2. It’s OK to look at Father’s Day differently this year

If you’re dreading Father’s Day and planning to isolate instead of seeing all those happy families toasting their patriarch in somewhere fancy, try to reframe your feelings.

“This can be a powerful time to reassess your father’s meaning to you,” Bonior says. “It’s a great day to reassess the ways you carry him forward, the memories that are important that you want to prioritize and the ways you will keep your relationship alive even if he’s not alive.”

3. It’s OK if your feelings about your dad are a mixed bag

There’s meaning in even the most complicated feelings you have about your dad, Bonior says.

“It’s important to allow yourself to feel even the most negative things,” she says. “These feelings can make you understand yourself better.”

For example, think about how an unhealthy relationship helped prepared you better to recognize, cultivate, and appreciate healthy relationships.

“Maybe it helped you value good relationships more because you know what you do need,” Bonior says. “Maybe you developed certain strengths from having to be your own person outside a toxic relationship.
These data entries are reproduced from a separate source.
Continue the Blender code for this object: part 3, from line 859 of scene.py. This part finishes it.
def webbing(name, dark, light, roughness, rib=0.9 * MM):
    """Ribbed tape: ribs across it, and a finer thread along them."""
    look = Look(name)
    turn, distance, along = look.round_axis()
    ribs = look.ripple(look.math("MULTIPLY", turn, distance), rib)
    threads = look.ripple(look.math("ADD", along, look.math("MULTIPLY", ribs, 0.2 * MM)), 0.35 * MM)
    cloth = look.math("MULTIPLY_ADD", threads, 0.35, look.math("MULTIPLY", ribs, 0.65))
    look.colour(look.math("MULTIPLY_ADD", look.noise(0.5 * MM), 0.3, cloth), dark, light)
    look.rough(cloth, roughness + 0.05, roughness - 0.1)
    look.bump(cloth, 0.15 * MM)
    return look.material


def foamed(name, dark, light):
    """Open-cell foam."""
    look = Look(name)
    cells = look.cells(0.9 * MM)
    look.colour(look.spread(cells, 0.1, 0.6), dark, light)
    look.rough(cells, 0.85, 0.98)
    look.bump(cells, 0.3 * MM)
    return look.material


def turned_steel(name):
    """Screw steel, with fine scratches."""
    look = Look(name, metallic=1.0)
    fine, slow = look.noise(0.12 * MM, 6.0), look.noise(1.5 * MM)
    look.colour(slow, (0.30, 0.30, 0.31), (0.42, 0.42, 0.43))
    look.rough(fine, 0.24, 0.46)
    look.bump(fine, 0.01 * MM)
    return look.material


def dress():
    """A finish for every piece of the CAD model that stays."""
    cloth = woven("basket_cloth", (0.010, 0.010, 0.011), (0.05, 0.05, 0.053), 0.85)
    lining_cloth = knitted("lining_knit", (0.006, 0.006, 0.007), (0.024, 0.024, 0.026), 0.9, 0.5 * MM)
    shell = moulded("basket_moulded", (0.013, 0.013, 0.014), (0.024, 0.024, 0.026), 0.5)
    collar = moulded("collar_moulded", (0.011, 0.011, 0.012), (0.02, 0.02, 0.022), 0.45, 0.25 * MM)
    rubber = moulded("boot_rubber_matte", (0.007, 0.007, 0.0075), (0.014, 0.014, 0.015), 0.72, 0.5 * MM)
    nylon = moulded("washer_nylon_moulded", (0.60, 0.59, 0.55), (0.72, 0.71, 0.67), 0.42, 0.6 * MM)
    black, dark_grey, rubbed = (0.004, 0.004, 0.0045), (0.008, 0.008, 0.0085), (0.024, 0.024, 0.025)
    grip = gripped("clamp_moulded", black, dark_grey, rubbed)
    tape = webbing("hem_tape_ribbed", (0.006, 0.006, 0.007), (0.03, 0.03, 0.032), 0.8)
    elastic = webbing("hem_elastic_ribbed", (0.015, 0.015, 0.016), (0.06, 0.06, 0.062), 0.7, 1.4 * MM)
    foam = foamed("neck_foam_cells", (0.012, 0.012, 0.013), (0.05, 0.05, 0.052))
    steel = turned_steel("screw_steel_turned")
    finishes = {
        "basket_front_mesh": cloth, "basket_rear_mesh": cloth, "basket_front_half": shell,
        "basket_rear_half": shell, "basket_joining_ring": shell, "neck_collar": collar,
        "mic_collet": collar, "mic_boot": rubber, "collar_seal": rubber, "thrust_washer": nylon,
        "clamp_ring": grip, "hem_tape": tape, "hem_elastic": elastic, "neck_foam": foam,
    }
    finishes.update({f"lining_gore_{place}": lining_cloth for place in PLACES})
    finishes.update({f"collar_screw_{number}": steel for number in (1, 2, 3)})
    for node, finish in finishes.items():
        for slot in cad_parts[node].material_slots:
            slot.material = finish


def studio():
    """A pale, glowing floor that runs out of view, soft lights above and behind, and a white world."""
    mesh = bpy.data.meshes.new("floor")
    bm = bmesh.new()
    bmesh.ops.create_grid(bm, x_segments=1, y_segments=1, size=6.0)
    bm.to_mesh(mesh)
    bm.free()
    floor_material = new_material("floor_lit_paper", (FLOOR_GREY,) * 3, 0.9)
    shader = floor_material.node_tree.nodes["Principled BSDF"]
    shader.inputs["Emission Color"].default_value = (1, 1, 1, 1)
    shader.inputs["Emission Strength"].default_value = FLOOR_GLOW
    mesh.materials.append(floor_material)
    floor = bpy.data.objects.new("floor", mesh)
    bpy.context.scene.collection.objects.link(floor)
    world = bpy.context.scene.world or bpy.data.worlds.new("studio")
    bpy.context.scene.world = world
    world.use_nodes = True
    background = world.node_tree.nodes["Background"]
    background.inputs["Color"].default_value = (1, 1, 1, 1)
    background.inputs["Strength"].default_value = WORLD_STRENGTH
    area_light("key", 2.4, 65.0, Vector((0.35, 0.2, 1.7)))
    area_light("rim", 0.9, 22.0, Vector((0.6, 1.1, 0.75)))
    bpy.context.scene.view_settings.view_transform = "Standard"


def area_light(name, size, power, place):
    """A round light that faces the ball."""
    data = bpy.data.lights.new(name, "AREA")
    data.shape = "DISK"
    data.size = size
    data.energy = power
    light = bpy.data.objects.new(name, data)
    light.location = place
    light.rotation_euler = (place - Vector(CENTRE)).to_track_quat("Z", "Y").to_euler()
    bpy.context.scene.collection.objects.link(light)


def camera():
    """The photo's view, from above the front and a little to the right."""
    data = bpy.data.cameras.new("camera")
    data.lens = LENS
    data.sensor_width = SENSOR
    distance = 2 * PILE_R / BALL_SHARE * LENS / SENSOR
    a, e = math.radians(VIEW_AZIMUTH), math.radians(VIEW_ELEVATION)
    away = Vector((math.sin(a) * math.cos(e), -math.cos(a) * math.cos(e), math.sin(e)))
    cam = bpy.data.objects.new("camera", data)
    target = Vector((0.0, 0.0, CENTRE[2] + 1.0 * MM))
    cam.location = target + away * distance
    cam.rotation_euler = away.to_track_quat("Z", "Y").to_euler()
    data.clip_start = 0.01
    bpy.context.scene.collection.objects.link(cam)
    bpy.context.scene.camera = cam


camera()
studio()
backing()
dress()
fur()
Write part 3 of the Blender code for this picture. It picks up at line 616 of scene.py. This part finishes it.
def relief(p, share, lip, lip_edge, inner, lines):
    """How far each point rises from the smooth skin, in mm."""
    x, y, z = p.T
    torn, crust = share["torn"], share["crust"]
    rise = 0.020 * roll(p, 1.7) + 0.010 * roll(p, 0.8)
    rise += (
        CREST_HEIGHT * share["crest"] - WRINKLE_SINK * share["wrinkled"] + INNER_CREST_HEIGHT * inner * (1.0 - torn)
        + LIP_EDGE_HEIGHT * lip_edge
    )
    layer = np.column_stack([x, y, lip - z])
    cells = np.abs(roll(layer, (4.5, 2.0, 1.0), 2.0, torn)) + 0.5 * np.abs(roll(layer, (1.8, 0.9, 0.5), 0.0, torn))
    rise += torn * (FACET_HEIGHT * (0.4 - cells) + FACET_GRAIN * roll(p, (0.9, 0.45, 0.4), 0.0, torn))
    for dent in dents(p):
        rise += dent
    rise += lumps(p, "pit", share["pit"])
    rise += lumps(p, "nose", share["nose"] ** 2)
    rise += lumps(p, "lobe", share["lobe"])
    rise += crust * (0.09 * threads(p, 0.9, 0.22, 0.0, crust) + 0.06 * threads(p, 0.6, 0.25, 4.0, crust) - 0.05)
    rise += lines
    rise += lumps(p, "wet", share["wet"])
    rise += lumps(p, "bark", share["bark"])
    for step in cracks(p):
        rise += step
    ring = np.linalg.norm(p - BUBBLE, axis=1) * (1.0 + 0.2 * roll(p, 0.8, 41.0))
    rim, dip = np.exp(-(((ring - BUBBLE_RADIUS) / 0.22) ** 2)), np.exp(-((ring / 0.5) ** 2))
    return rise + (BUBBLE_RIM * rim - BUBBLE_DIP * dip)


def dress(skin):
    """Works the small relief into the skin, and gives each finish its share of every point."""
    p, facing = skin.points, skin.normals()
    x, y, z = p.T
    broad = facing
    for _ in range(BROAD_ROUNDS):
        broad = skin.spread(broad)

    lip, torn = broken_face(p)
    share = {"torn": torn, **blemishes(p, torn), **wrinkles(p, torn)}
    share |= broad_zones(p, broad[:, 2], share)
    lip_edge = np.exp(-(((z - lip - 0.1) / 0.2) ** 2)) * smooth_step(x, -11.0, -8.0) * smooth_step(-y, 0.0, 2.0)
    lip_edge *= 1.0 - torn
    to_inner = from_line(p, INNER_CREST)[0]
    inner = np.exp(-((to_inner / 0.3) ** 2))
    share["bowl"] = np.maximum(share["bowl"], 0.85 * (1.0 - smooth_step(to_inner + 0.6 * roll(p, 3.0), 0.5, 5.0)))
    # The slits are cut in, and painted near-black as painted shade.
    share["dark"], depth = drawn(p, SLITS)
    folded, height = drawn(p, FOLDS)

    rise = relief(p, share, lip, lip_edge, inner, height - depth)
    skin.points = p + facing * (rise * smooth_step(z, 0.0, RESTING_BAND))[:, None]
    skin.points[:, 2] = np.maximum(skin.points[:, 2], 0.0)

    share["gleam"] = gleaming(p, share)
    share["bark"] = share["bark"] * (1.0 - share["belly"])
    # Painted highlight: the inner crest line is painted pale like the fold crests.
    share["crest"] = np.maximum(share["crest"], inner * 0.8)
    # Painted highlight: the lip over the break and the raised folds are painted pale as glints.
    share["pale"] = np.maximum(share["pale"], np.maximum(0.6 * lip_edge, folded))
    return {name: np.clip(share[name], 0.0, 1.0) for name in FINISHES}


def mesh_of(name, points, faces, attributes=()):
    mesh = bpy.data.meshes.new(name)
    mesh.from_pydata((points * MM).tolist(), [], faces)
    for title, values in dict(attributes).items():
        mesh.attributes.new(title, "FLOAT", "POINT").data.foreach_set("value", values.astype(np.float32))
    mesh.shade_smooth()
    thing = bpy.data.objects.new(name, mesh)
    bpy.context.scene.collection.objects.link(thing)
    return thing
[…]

The key is that even bad feelings can help you gain insight and help you move forward and reflect.”

4. It’s OK to honor your dad

Honoring your dad is your choice, even if it seems odd to others. So don’t hesitate to make your dad’s favorite meal, watch his favorite TV show, make a list of all that you loved about him or share his favorite joke with friends.
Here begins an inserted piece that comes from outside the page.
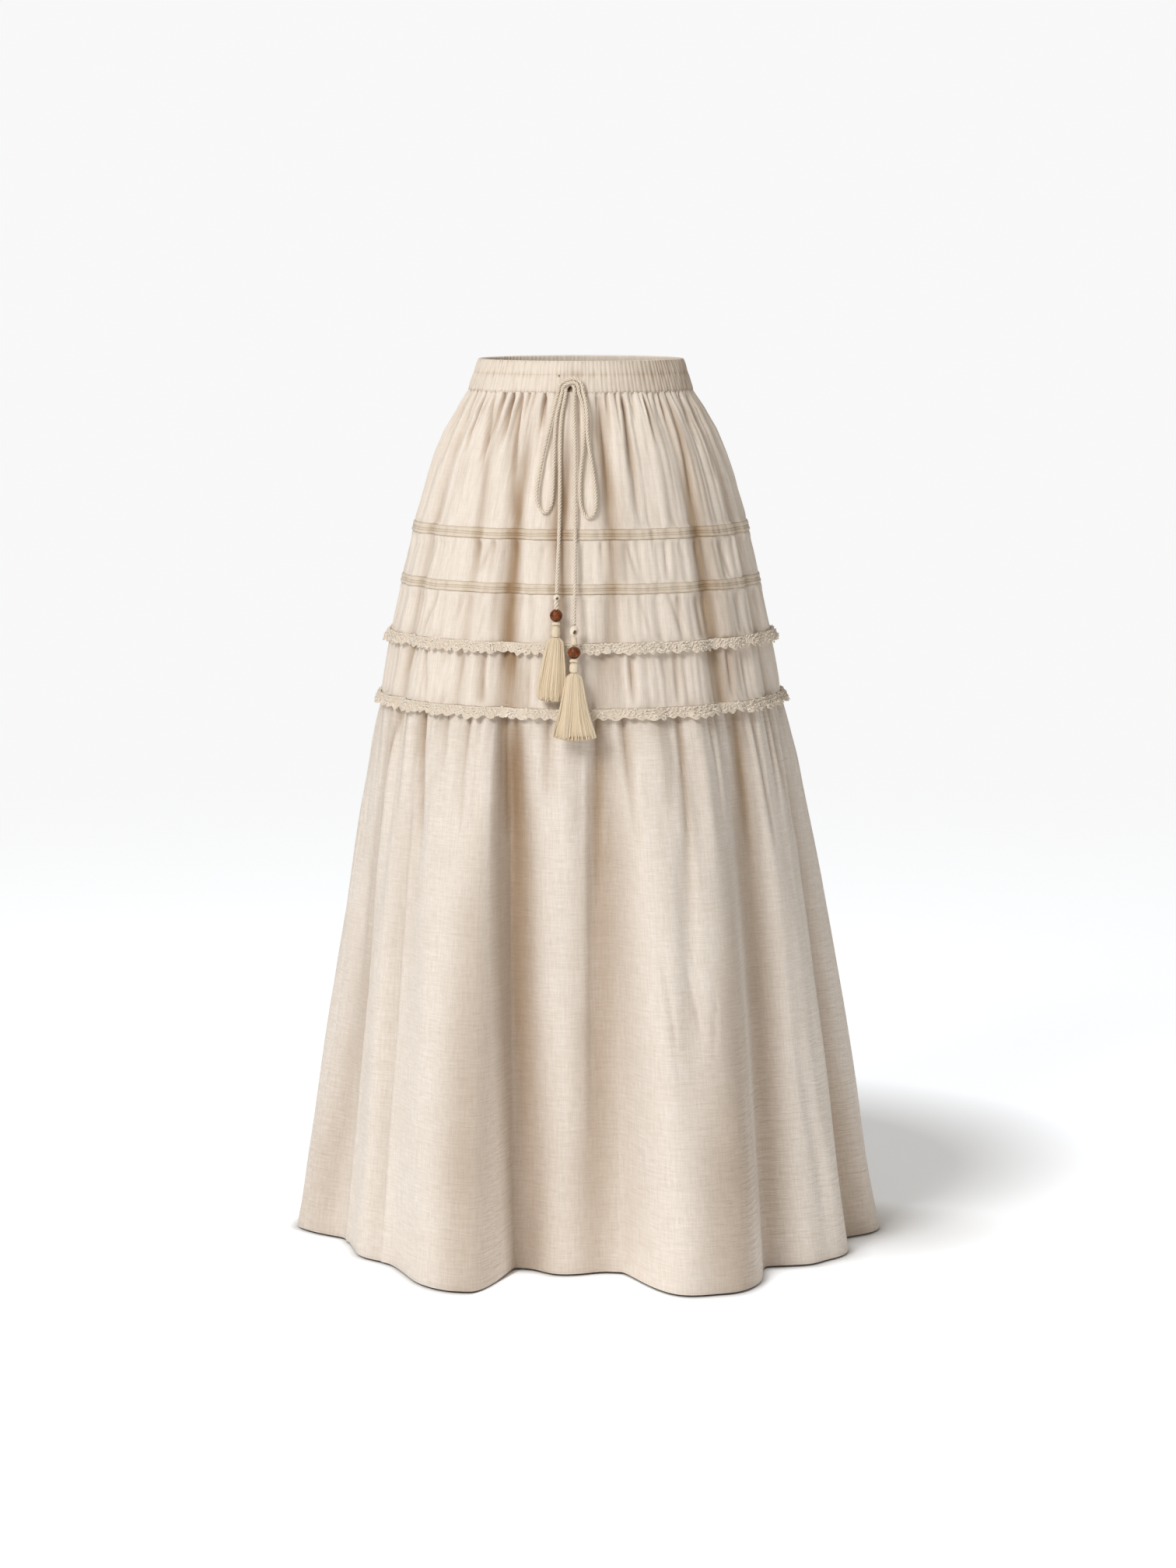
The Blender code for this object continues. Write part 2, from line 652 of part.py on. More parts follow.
def make_end_pieces(side):
    """Knot, beads and disc of one free end, each just below the last one. Returns the line's rest."""
    top, bottom = (Vector(point) for point in HANG_LINES[side])
    down = (bottom - top).normalized()
    turn = Vector((0.0, 0.0, 1.0)).rotation_difference(-down).to_matrix().to_4x4()
    place = top
    for name, finish, height, radius, rounding in END_PIECES[side]:
        middle = place + down * (height / 2)
        bm = ball(height, radius) if rounding is ROUND else drum(height, radius, rounding)
        color, roughness = END_FINISHES[finish]
        obj = add_object(name, bm, plain_material(f"{name}_{finish}", color, roughness))
        obj.matrix_world = Matrix.Translation(middle * MM) @ turn
        place = place + down * (height + SEAM_GAP)
    return place, bottom, turn


# ---------------------------------------------------------------- tassels
def round_cell(u, v):
    """Map a square of -1 to 1 onto a disc, so that a grid fills a round foot."""
    return u * math.sqrt(1.0 - v * v / 2.0), v * math.sqrt(1.0 - u * u / 2.0)


def tassel_bmesh(foot_width, tip_width, lean, length):
    """A cotton tassel: a flattened head whose underside carries a grid of separate strands."""
    across, deep = TASSEL_GRID
    half_width = foot_width / 2
    half_depth = TASSEL_DEPTH / 2
    bm = bmesh.new()
    grid = []
    for j in range(deep + 1):
        row = []
        for i in range(across + 1):
            x, y = round_cell(2.0 * i / across - 1.0, 2.0 * j / deep - 1.0)
            row.append(bm.verts.new((x * half_width * MM, y * half_depth * MM, -TASSEL_HEAD * MM)))
        grid.append(row)
    cells = []
    for near, far in zip(grid, grid[1:]):
        for i in range(across):
            cells.append(bm.faces.new((near[i], far[i], far[i + 1], near[i + 1])))

    right_side = [row[-1] for row in grid[1:-1]]
    left_side = [row[0] for row in grid[-2:0:-1]]
    low = grid[0] + right_side + grid[-1][::-1] + left_side
    foot = [vert.co.copy() for vert in low]
    for down, share in TASSEL_LEVELS:
        high = []
        for co in foot:
            high.append(bm.verts.new((co.x * share, co.y * share, -down * TASSEL_HEAD * MM)))
        for k, vert in enumerate(low):
            after = (k + 1) % len(low)
            bm.faces.new((vert, low[after], high[after], high[k]))
        low = high
    bm.faces.new(low)

    for cell in cells:
        middle = cell.calc_center_median()
        aside = middle.x / (half_width * MM)
        bmesh.ops.inset_individual(bm, faces=[cell], thickness=0.0)
        for vert in cell.verts:
            vert.co = middle + (vert.co - middle) * STRAND_SHARE
        strand = bmesh.ops.extrude_discrete_faces(bm, faces=[cell])["faces"][0]
        drop = 1.0 - MIDDLE_DROP * aside * aside
        x = (aside * tip_width / 2 + lean) * MM
        tip = Vector((x, middle.y * TASSEL_SWELL, -length * drop * MM))
        for vert in strand.verts:
            vert.co = tip + (vert.co - middle) * STRAND_TIP
    return bm


def make_tassel(side, top, bottom, turn):
    """One tassel, hung below its beads."""
    foot_width, tip_width, lean = TASSELS[side]
    bm = tassel_bmesh(foot_width, tip_width, lean, (bottom - top).length)
    obj = add_object(f"tassel_{side}", bm, plain_material(f"tassel_{side}_cotton", PALE_BEAD, 0.85))
    obj.matrix_world = Matrix.Translation(top * MM) @ turn


# ---------------------------------------------------------------- the skirt
def clear_scene():
    """Remove what the scene holds and make the skirt's own collection."""
    for obj in list(bpy.data.objects):
        bpy.data.objects.remove(obj)
    collection = bpy.data.collections.new(COLLECTION)
    bpy.context.scene.collection.children.link(collection)


def main():
    clear_scene()
    make_waistband()
    tiers, columns = make_tiers()
    for name, top, bottom, tier in TUCK_BANDS:
        make_tuck_band(name, top, bottom, columns[tier])
    flounce = make_flounce()
    make_trim("crochet_trim_1", tiers["tier_4"][0], tiers["tier_4"][1])
    make_trim("crochet_trim_2", flounce[0], flounce[1])
    make_knot()
    make_cords()
    for side in ("left", "right"):
        top, bottom, turn = make_end_pieces(side)
        make_tassel(side, top, bottom, turn)


main()
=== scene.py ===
# %% [markdown]
# # A tiered linen maxi skirt
# The real skirt is sewn from ecru linen gauze. An elastic waistband holds a gathered first tier. Two
# narrow bands with corded tucks, two crochet frills and three more tiers follow, and a long gathered
# flounce hangs from the last seam. A twisted cotton drawstring with beads and tassels is tied in front.
#
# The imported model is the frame: it fixes every size and place. Each piece here is built on the same
# form as its solid, with the finer gathers, stitches and threads that the solids leave out.

# %% Load the frame
import math
import random

import bpy
import numpy as np
from mathutils import Matrix, Vector


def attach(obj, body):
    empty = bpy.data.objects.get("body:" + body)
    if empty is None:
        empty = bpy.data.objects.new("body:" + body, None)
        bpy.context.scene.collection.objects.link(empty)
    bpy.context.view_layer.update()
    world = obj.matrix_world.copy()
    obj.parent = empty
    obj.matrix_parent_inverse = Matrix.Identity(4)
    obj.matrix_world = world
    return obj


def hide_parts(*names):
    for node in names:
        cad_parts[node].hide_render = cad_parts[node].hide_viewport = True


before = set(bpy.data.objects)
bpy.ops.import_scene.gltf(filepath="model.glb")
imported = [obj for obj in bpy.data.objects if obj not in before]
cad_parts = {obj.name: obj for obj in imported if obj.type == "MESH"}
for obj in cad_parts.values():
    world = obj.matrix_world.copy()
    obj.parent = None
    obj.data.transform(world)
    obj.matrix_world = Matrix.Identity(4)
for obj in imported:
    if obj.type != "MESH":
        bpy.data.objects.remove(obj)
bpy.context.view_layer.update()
MM = 0.001
print("The frame holds", len(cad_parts), "solids")

# %% [markdown]
# ## Camera
# A long lens from 4.6 m away looks a little down on the skirt, as in a shop's studio. Distance and
# lens together give the flat look: the hem's front bulges only a little lower than its sides.

# %% Camera
CAMERA_PLACE = (0.008, -4.56, 0.1767)
CAMERA_LENS_MM = 93.25
CAMERA_TILT = 8.0


def add_camera():
    """The studio camera, level from side to side and tilted down."""
    data = bpy.data.cameras.new("studio_camera")
    data.sensor_width = 36.0
    data.lens = CAMERA_LENS_MM
    camera = bpy.data.objects.new("studio_camera", data)
    camera.location = CAMERA_PLACE
    camera.rotation_euler = (math.radians(90.0 - CAMERA_TILT), 0.0, 0.0)
    bpy.context.scene.collection.objects.link(camera)
    bpy.context.scene.camera = camera


add_camera()
print("Camera: lens", CAMERA_LENS_MM, "mm")

# %% [markdown]
# ## Small tools
# Colours are written as hex values, as on a colour card, and one function turns them to the linear
# numbers that a shader needs. Another function adds a node with its settings and its links, for
# materials and for geometry alike. Others start a material or a mesh, and turn a finished object into a
# plain mesh without modifiers, which is what the export can read.

# %% Colours and nodes
def hex_color(code):
    """A hex colour of a screen as linear red, green, blue and alpha."""
    linear = []
    for k in (0, 2, 4):
        value = int(code[k:k + 2], 16) / 255.0
        linear.append(value / 12.92 if value <= 0.04045 else ((value + 0.055) / 1.055) ** 2.4)
    return (*linear, 1.0)


def add_node(tree, kind, inputs=None, **settings):
    """Add a node. Its settings are properties, and its inputs are values or sockets to link."""
    node = tree.nodes.new(kind)
    for name, value in settings.items():
        setattr(node, name, value)
    for key, value in (inputs or {}).items():
        if isinstance(value, bpy.types.NodeSocket):
            tree.links.new(value, node.inputs[key])
        else:
            node.inputs[key].default_value = value
    return node


def show(obj):
    """Put an object into the scene."""
    bpy.context.scene.collection.objects.link(obj)
    return obj


def as_plain_mesh(obj):
    """Swap an object for the plain mesh that its modifiers make, under the same name."""
    graph = bpy.context.evaluated_depsgraph_get()
    mesh = bpy.data.meshes.new_from_object(obj.evaluated_get(graph), depsgraph=graph)
    name = obj.name
    bpy.data.objects.remove(obj)
    mesh.name = name
    plain = show(bpy.data.objects.new(name, mesh))
    print(f"{name}: {len(mesh.loop_triangles)} triangles")
    return plain


# %% Materials, meshes and finished pieces
def new_material(name, finish):
    """A material with the values of its finish, and its node tree and shader."""
    material = bpy.data.materials.new(name)
    material.use_nodes = True
    shader = material.node_tree.nodes["Principled BSDF"]
    for title, value in finish.items():
        shader.inputs[title].default_value = value
    return material, material.node_tree, shader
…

“By doing this you’re sharing your dad as a real person and you’re keeping his memory alive which can be very important in helping you cope with a loss,” Bonior says.

5. It’s OK to completely ignore that it’s Father’s Day (and social media, too)

Each person copes with a holiday like Father’s Day differently. Feel free to avoid the holiday entirely—that’s completely fine as long as don’t feel worse by avoiding it.

“You don’t want to stuff your feelings and explode in a week,” Bonior says. And if you think you’ll be upset looking at social media, skip it, she adds.

“You don’t need to see all those photos on Facebook or Instagram,” she says. “As long as it feels functional, it’s okay. Just be sure to keep your finger on the pulse of your feelings.”

6. It’s OK to reach out for support when you need it

If you’re trying to psych yourself up for Sunday and aren’t sure you’ll be fine that day, communicate your needs to your partner or friends.

“The more notice you give your partner, the better,” Bonior says. “You should spell it out as in ‘I might need space on Sunday. Father’s Day is hard for me as you know.'”

If you have kids, you can also acknowledge that this day can be complicated. “Let’s say your kids are doing this huge Father’s Day celebration but your husband recently lost his dad,” Bonior says. “You can say something like ‘Daddy is going to be excited to spend the day with you, but you should know that Daddy is feeling sad because he’s missing Grandpa on Father’s Day, too.’

“The more notice you can give to your loved ones, the less of a chance there will be for dashed expectations.”

There’s an oft-quoted line from writer Gloria Naylor, the National Book Award winner of The Women of Brewster Place: "Old as she was, she still missed her Daddy sometimes."

How true that sentiment! Although it’s been six months, my father’s passing still feels recent. I admit, I still miss him all the time.